When you’re running minimal crew, weather delays are catastrophic. You’ve got no buffer, no flexibility, and every lost day compounds the pressure on the remaining days.

When you’ve arranged adequate labour, weather delays are just… delays. Annoying, but manageable. You can adjust schedules, reorganise work sequences, and absorb the impact without the whole plan falling apart.

Making It Real

If you’re reading this in October or early November, you’ve still got time to set yourself up properly. Pull out your December projects. Be honest about which ones are critical completions and which ones can roll into January without drama.

For the critical ones, work backwards from the deadline and calculate your actual labour requirements. Then add 20% buffer for the inevitable disruptions -weather, workers taking unplanned leave, equipment failures, whatever. That’s your real number.

Now ask yourself: can you guarantee those workers will be available when you need them? Not “probably” or “I’ll figure it out” -actually guarantee it?

If the answer’s anything other than yes, you need backup arrangements. And you need them locked in now, before everyone else starts making the same calls.

What December Should Look Like

The best December we ever saw was a contractor who finished three major projects, gave his whole team proper time off, and started January with every worker back and ready to go. His secret wasn’t superhuman project management – it was adequate workforce planning.

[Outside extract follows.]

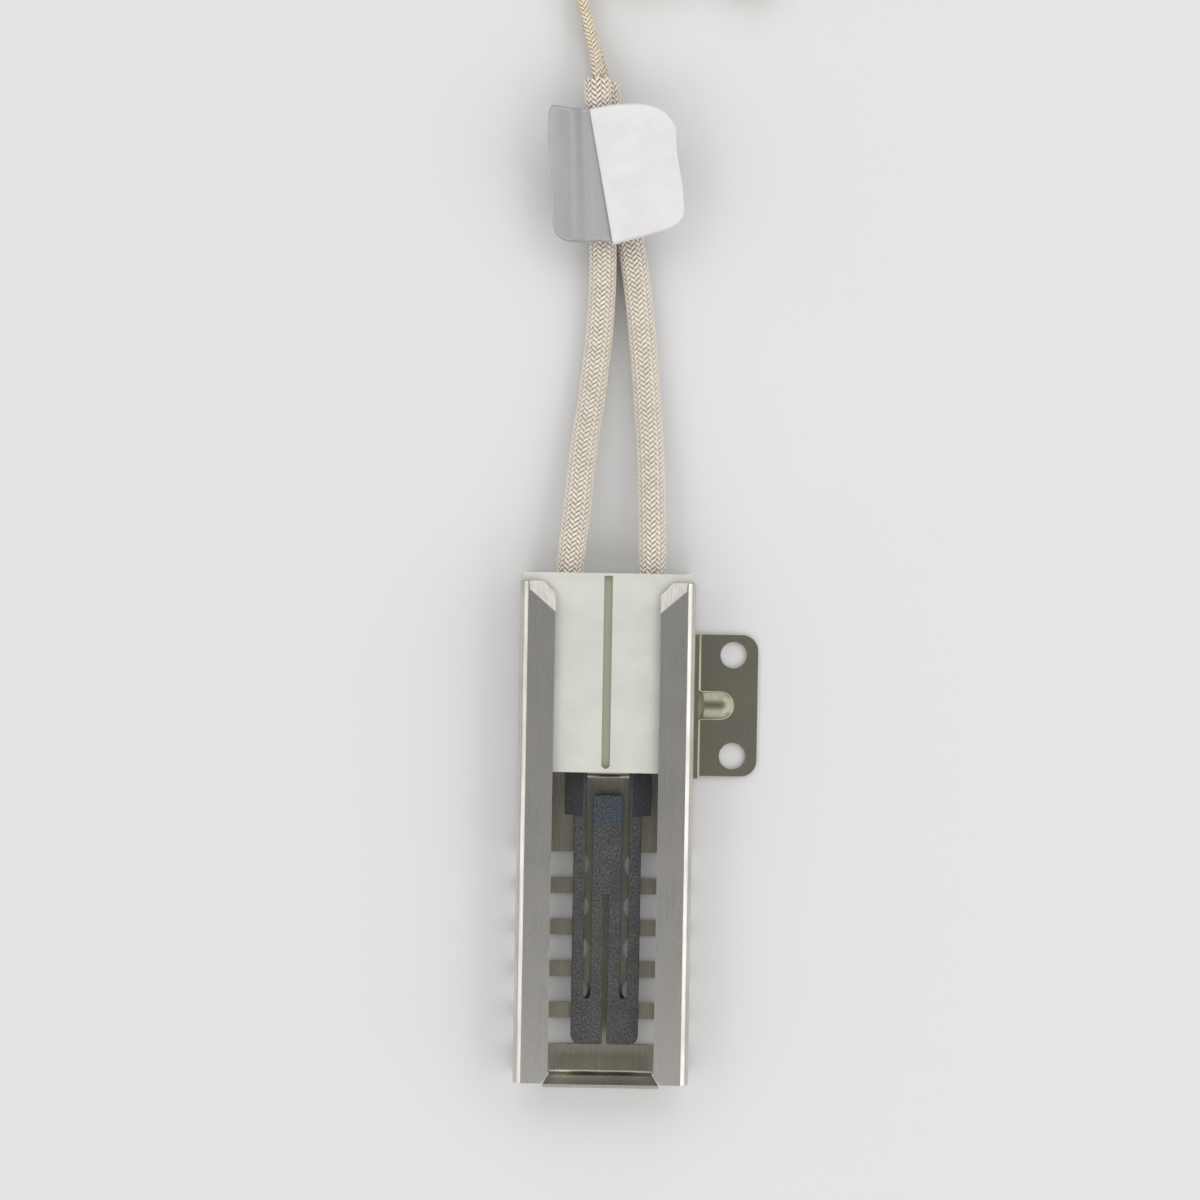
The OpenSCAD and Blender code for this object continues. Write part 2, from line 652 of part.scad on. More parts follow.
module ceramic_block() {
    top = block_top;
    body_half = block_w / 2;
    lip_half = lip_w / 2;
    groove_y0 = block_y0 + groove_end;
    color("#cdcdc1") difference() {
        union() {
            along_y(block_y0, cage_y1 + lip_gap) translate([cage_x, 0])
                rounded_section(-body_half, block_z0, body_half, top, block_low_r, block_edge_r);
            along_y(cage_y1 + lip_gap, block_y1) translate([cage_x, 0])
                rounded_section(-lip_half, block_z0 - lip_drop, lip_half, top,
                    block_low_r, block_edge_r);
        }
        box([cage_x - groove_w / 2, groove_y0 + groove_w / 2, top - groove_d],
            [cage_x + groove_w / 2, block_y1 - groove_stop, top + over]);
        translate([cage_x, groove_y0 + groove_w / 2, top - groove_d])
            cylinder(h = groove_d + over, d = groove_w);
        for (side = [left, right]) {
            terminal_pocket(side);
            cement_mouth(side, block_y0 - over);
            lead_bore(side, bore_r, ferrule_y0 - over, block_y1 + over);
            lead_bore(side, sleeve_socket_r, sleeve_y0, block_y1 + over);
        }
    }
}

// ---------- heating element ----------

// A rectangle in plan with its two lower corners rounded
module tip_outline(x0, x1, y0, y1, r_out, r_in) {
    outer = min(r_out, (x1 - x0) / 2);
    translate([x0, y0 + outer]) square([x1 - x0, y1 - y0 - outer]);
    translate([x0 + outer, y0]) square([x1 - x0 - outer - r_in, outer]);
    translate([x0 + outer, y0 + outer]) circle(outer);
    translate([x1 - r_in, y0 + r_in]) circle(r_in);
    translate([x1 - r_in, y0 + r_in]) square([r_in, outer]);
}

tip_inner_r = 0.5;       // radius of the inner corners at the tips

module element_half() {
    // the folded tip that joins an outer leg to half of the blade
    tip_outline(-leg_out, -slit_w / 2, element_y0, element_y0 + tip_len,
        tip_r, tip_inner_r);
    // outer leg and its pad
    translate([-leg_out, element_y0 + tip_len]) square([leg_w, pad_y1 - element_y0 - tip_len]);
    translate([-pad_edge, block_y0 - pad_out]) square([pad_w, pad_out + element_in]);
    // half of the blade
    translate([-blade_half, element_y0 + tip_len])
        square([blade_half - slit_w / 2, block_y0 - blade_start - element_y0 - tip_len]);
}

module heating_element() {
    color("#3c3e44") translate([inner_x, 0, element_z - element_t / 2])
        linear_extrude(element_t) difference() {
            union() {
                element_half();
                mirror([1, 0]) element_half();
                // the blade is whole above the slit
                translate([-blade_half, block_y0 - slit_start])
                    square([blade_w, slit_start - blade_start]);
            }
            for (s = [-1, 1])
                translate([s * (blade_half + leg_gap / 2), element_y0 + tip_len])
                    circle(d = leg_gap);
        }
}

module element_cement() {
    low = element_z - element_t / 2;
    high = element_z + element_t / 2;
    color("#e6e4dc") for (side = [left, right]) difference() {
        leg_x = inner_x + side * (leg_in + leg_out) / 2;
        cement_mouth(side, block_y0 - cement_proud);
        box([pad_x(side) - pad_w / 2, block_y0 - over, low], [pad_x(side) + pad_w / 2, pad_y1, high]);
        // the leg beside the pad runs through the cement too
        box([leg_x - leg_w / 2, block_y0 - over, low], [leg_x + leg_w / 2, pad_y1, high]);
    }
}

module lead_cement() {
    y1 = sleeve_y0 - lead_cement_gap;
    y0 = y1 - lead_cement_len;
    color("#e6e4dc") for (side = [left, right]) difference() {
        lead_bore(side, bore_r, y0, y1);
        lead_bore(side, lead_d / 2 + cement_gap, y0 - over, y1 + over);
    }
}

// ---------- terminals inside the block ----------

// A nickel strip folded over the end of a pad, with a tail to its ferrule
module terminal_clip(side) {
    outer = pad_x(side) + side * (pad_w / 2);
    inner = pad_x(side) - side * (pad_w / 2 - clip_open / 2);
    half = element_t / 2;
    edge = outer + side * clip_t;
    color("#b9b6ae") {
        for (z = [element_z + half, element_z - half - clip_t])
            box([min(inner, edge), pad_y1 - clip_len, z], [max(inner, edge), pad_y1, z + clip_t]);
        box([min(outer, edge), pad_y1 - clip_len, element_z - half - clip_t],
            [max(outer, edge), pad_y1, element_z + half + clip_t]);
        box([min(outer, edge), pad_y1 - over, element_z - clip_tail_w / 2],
            [max(outer, edge), ferrule_y0, element_z + clip_tail_w / 2]);
        // foot against the ferrule
        box([min(edge, bore_x(side)), ferrule_y0 - clip_t, element_z - clip_tail_w / 2],
            [max(edge, bore_x(side)), ferrule_y0, element_z + clip_tail_w / 2]);
    }
}

module crimp_ferrule(side) {
    color("#a8a49a") difference() {
        lead_bore(side, ferrule_r, ferrule_y0, lead_y0);
        lead_bore(side, conductor_d / 2, ferrule_y0 - over, lead_y0 + over);
    }
}

module conductor(side) {
    color("#c7a37c") lead_bore(side, conductor_d / 2, ferrule_y0, lead_y0);
}

module terminal_clip_left() { terminal_clip(left); }
module terminal_clip_right() { terminal_clip(right); }
module crimp_ferrule_left() { crimp_ferrule(left); }
module crimp_ferrule_right() { crimp_ferrule(right); }
module conductor_left() { conductor(left); }
module conductor_right() { conductor(right); }

// ---------- leads, sleeves, coil and tie ----------

sleeve_sides = 10;
lead_sides = 8;

module sleeve(run) {
    color("#ddd3bf") hollow_tube(sleeve_route(run), sleeve_d / 2, sleeve_bore_d / 2, sleeve_sides);
}

module lead(run) {
    color("#e6d9b8") cord_tube(run, lead_d / 2, lead_sides);
}

module coil_ring(layer) {
    color("#e6d9b8") translate([coil_x, coil_y, coil_z + layer * coil_layer])
        rotate_extrude($fn = 96) translate([coil_r_in, 0])
        square([coil_r_out - coil_r_in, coil_layer]);
}

module sleeve_left() { sleeve(left_run); }
module sleeve_right() { sleeve(right_run); }
module lead_left_run() { lead(left_run); }
module lead_right_run() { lead(right_run); }
module lead_left_coil() { coil_ring(1); }
module lead_right_coil() { coil_ring(0); }
module lead_left_tail() { lead(left_tail); }
module lead_right_tail() { lead(right_tail); }

tie_slack = 0.15;        // between the tie and the coil's inner side
tie_head = [3.6, 3.4, 2.2];

// A narrow cable tie round both layers of the coil, with its head on top
module coil_tie() {
    inner = coil_x + coil_r_in - tie_slack;
    outer = coil_x + coil_r_out;
    top = coil_z + 2 * coil_layer;
    color("#e9e9e4") translate([0, coil_y, 0]) {
        difference() {
            box([inner - tie_t, -tie_w / 2, 0], [outer + tie_t, tie_w / 2, top + tie_t]);
            box([inner, -tie_w, tie_t], [outer, tie_w, top]);
        }
        translate([(inner + outer - tie_head[0]) / 2, -tie_head[1] / 2, top + tie_t])
            cube(tie_head);
    }
}

// ---------- folded tag ----------

// One sheet that lies over the two sleeves, creased between them
module folded_tag() {
    n = len(tag_low);
    lift = [0, 0, tag_t / 2];
    edge_low = [for (p = tag_low) [p[0], tag_y0, p[1] + sleeve_d / 2]];
    edge_high = [for (p = tag_high) [p[0], tag_y1, p[1] + sleeve_d / 2]];
    points = concat(
        [for (p = edge_low) p - lift], [for (p = edge_high) p - lift],
        [for (p = edge_low) p + lift], [for (p = edge_high) p + lift]
    );
    strips = [
        for (i = [0 : n - 2]) each [
            [i, i + 1, n + i], [i + 1, n + i + 1, n + i],
            [2 * n + i, 3 * n + i, 2 * n + i + 1], [2 * n + i + 1, 3 * n + i, 3 * n + i + 1],
            [i, 2 * n + i, 2 * n + i + 1, i + 1],
            [n + i, n + i + 1, 3 * n + i + 1, 3 * n + i]
        ]
    ];
    ends = [[0, n, 3 * n, 2 * n], [n - 1, 3 * n - 1, 4 * n - 1, 2 * n - 1]];
    color("#e4e5e6") intersection() {
        polyhedron(points, concat(strips, ends), convexity = 6);
        linear_extrude(2 * cage_h) offset(tag_corner_r, $fn = 32) offset(delta = -tag_corner_r)
            polygon(tag_outline);
    }
}

// ---------- connector ----------

latch = [3.2, 5, 0.8];   // the ridge on top that a mating housing clips over
latch_inset = 2;         // from the mating face to the ridge

module connector_housing() {
    half = connector_w / 2;
    slot = contact_w / 2 + fit;
    y0 = connector_y1 - connector_len;
    color("#ece9df") difference() {
        union() {
            along_y(y0, connector_y1) translate([connector_x, 0])
                rounded_section(-half, 0, half, connector_h, connector_edge_r, connector_edge_r);
            translate([connector_x - latch[0] / 2, y0 + latch_inset, connector_h]) cube(latch);
        }
        for (side = [left, right])
            translate([connector_x + side * connector_pitch / 2, 0, connector_z]) {
                translate([0, connector_y1 + over, 0]) rotate([90, 0, 0])
                    cylinder(h = lead_seat + over, r = cavity_r);
                box([-slot, y0 - over, -slot], [slot, connector_y1 - lead_seat + fit, slot]);
            }
    }
}

// A square socket contact
module connector_contact(side) {
    x = connector_x + side * connector_pitch / 2;
    y0 = connector_y1 - connector_len + contact_inset;
    y1 = connector_y1 - lead_seat;
    half = contact_w / 2;
    hollow = half - contact_t;
    color("#c9a54e") difference() {
        box([x - half, y0, connector_z - half], [x + half, y1, connector_z + half]);
        box([x - hollow, y0 - over, connector_z - hollow],
            [x + hollow, y1 - contact_back, connector_z + hollow]);
    }
}

// The left lead's tail comes over to the right-hand cavity, and the right lead's to the other
module connector_contact_left() { connector_contact(right); }
module connector_contact_right() { connector_contact(left); }

guard_cage();
mounting_bracket();
weld_nuggets();
ceramic_block();
heating_element();
element_cement();
lead_cement();
terminal_clip_left();
terminal_clip_right();
crimp_ferrule_left();
crimp_ferrule_right();
conductor_left();
conductor_right();
sleeve_left();
sleeve_right();
lead_left_run();
lead_right_run();
lead_left_coil();
lead_right_coil();
lead_left_tail();
lead_right_tail();
coil_tie();
folded_tag();
connector_housing();
connector_contact_left();
connector_contact_right();
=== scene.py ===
# Flat hot-surface igniter for a gas oven burner: the finished look of its pieces, in metres, in the
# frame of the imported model. Origin: between the two bracket holes, +Y towards the leads, +Z up.
import math

import bmesh
import bpy
from mathutils import Matrix, Vector


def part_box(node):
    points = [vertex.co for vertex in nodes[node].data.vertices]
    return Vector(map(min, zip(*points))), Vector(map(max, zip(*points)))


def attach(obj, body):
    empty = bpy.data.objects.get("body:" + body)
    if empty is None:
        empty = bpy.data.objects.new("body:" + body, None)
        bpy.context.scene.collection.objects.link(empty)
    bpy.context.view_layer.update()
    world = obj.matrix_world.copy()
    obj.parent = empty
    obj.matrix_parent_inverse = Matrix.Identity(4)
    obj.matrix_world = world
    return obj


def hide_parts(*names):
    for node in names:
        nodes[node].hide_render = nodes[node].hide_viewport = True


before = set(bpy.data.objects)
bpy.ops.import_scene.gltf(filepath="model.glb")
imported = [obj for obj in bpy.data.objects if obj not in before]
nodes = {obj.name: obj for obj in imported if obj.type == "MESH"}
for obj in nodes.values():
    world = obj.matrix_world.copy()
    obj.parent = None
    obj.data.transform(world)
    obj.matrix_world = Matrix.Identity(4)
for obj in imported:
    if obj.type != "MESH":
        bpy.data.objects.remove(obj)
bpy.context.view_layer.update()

MM = 0.001
TOUCHING = 0.001 * MM  # points nearer to each other than this are one point

# ---------------------------------------------------------------- camera, floor and studio light
# The camera looks straight down on the igniter as it lies on a table, from a little over half a
# metre, so that the heights of the cage walls and of the tag show in perspective.


def new_object(name, data):
    """A new object, in the scene."""
    made = bpy.data.objects.new(name, data)
    bpy.context.scene.collection.objects.link(made)
    return made


def paint(hex_colour):
    """An sRGB hex colour as the linear colour that shaders take."""
    parts = [int(hex_colour[i:i + 2], 16) / 255 for i in (1, 3, 5)]
    return [p / 12.92 if p <= 0.04045 else ((p + 0.055) / 1.055) ** 2.4 for p in parts] + [1]


def add(tree, kind, settings, inputs):
    """Adds one node. Settings are its own properties, inputs are values or other nodes' outputs."""
    node = tree.nodes.new(kind)
    for name, value in settings.items():
        setattr(node, name, value)
    for name, value in inputs.items():
        if isinstance(value, bpy.types.NodeSocket):
            tree.links.new(value, node.inputs[name])
        else:
            node.inputs[name].default_value = value
    return node


def blank_material(name):
    """A new material with its tree emptied."""
    material = bpy.data.materials.new(name)
    material.use_nodes = True
    material.node_tree.nodes.clear()
    return material, material.node_tree


def surface(tree, inputs):
    """The shader at the end of a material's tree."""
    shader = add(tree, "ShaderNodeBsdfPrincipled", {}, inputs)
    add(tree, "ShaderNodeOutputMaterial", {}, {"Surface": shader.outputs[0]})


camera = new_object("camera", bpy.data.cameras.new("camera"))
camera.data.sensor_width = 36
camera.data.lens = 84.2
camera.data.clip_start = 0.01
camera.matrix_world = (
    Matrix.Translation((-25.4 * MM, 19.5 * MM, 530 * MM))
    @ Matrix.Rotation(math.radians(0.98), 4, "Z")
)
bpy.context.scene.camera = camera
bpy.context.scene.view_settings.view_transform = "Standard"

# Matt white laminate table top, even and a little grey
table_top, tree = blank_material("matt_table_top")
surface(tree, {"Base Color": paint("#d6d6d8"), "Roughness": 0.7, "Specular IOR Level": 0.2})
floor_mesh = bpy.data.meshes.new("table")
reach, drop = 6, -0.05 * MM
floor_mesh.from_pydata(
    [(-reach, -reach, drop), (reach, -reach, drop), (reach, reach, drop), (-reach, reach, drop)],
    [], [(0, 1, 2, 3)])
floor_mesh.materials.append(table_top)
table = new_object("table", floor_mesh)

# Softboxes stand all round, from 20 to 80 degrees off the vertical, and it is darker straight
# overhead, so flat steel looks grey while its bends catch bright bands.
world = bpy.data.worlds.new("studio")
bpy.context.scene.world = world
world.use_nodes = True
world.node_tree.nodes["Background"].inputs["Color"].default_value = paint("#eceff2")
world.node_tree.nodes["Background"].inputs["Strength"].default_value = 0.24
light_centre, light_distance = (-20 * MM, 20 * MM, 0), 1.3
softboxes = [  # name, bearing round the table, angle from overhead, width and height, power
    ("softbox_left", 180, 54, 1.8, 1.2, 7.9),
    ("softbox_right", 0, 53, 1.8, 1.2, 10.1),
    ("softbox_top", 90, 45, 1.8, 1.25, 8.8),
    ("softbox_bottom", 270, 42, 1.8, 1.1, 8.2),
]
for name, bearing, tilt, width, height, power in softboxes:
    light = bpy.data.lights.new(name, "AREA")
    light.shape = "RECTANGLE"
    light.size, light.size_y, light.energy = width, height, power
    light.color = paint("#fffefa")[:3]
    lamp = new_object(name, light)
    lamp.matrix_world = (
        Matrix.Translation(light_centre)
        @ Matrix.Rotation(math.radians(bearing), 4, "Z")
        @ Matrix.Rotation(math.radians(tilt), 4, "Y")
        @ Matrix.Translation((0, 0, light_distance))
        @ Matrix.Rotation(math.radians(90), 4, "Z")
    )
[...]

He’d mapped out his labour needs in October, arranged supplementary workers for the peak periods, communicated clearly with everyone involved, and built in enough buffer to handle the inevitable disruptions.

The result was projects delivered on time, workers who weren’t burnt out, and a January start that didn’t involve desperate recruitment calls.

That’s what beating the December scramble actually looks like. It’s not about working miracles under pressure – it’s about removing the pressure through proper planning.

After 40 years of watching December chaos play out across Sydney sites, we can tell you this with certainty: the scramble is optional. The planning just needs to happen before you’re in the middle of it.